Modern features help writing codes that are more structured, more readable, simpler, and all of these are good things. But still, codes written 20+ years ago can be as fast as today’s codes.

For instance, you are citing allocatable components instead of pointer components: but 20 years ago I was simply avoiding using pointers, thus derived types, in the parts of the code where the highest performances were wanted.

It depends on the application, of course, but 20+ years ago I had that same kind of choice (between pointers and fixed arrays of max dimension) and I used pointers. Pointers introduce the possibility of aliasing, and in algorithms with tight loops that has important performance consequences. When allocatables were allowed (as dummy arguments and derived type components), I switched, picked up as much as a 2x speed improvement, and never looked back. I even had some recursive data structures implemented with pointers, like linked lists and trees, that I switched those over to use allocatables. So for me, allocatables were a big deal in f2003. They allowed the minimal memory footprint and contiguous arrays without the aliasing problems.

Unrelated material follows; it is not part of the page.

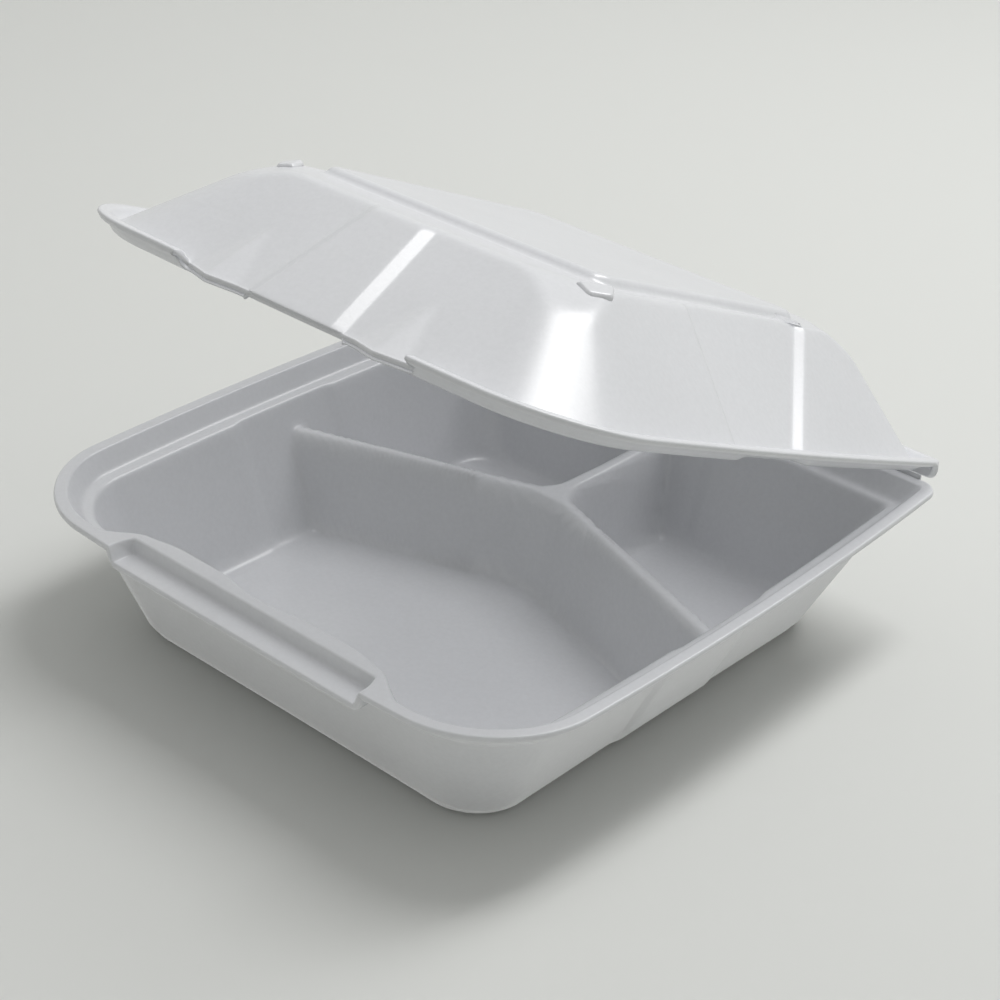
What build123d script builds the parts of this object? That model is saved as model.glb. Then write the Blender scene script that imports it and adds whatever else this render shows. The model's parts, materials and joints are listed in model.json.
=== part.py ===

I did not mention it before, but f2003 was also when the object oriented features and parameterized data types were added to the language. These could have been a significant addition to the language at that time too, with some potentially significant performance consequences, but their slow and buggy inclusion in compilers have slowed the adoption by programmers. I still avoid using some of those features in codes even now due to those problems.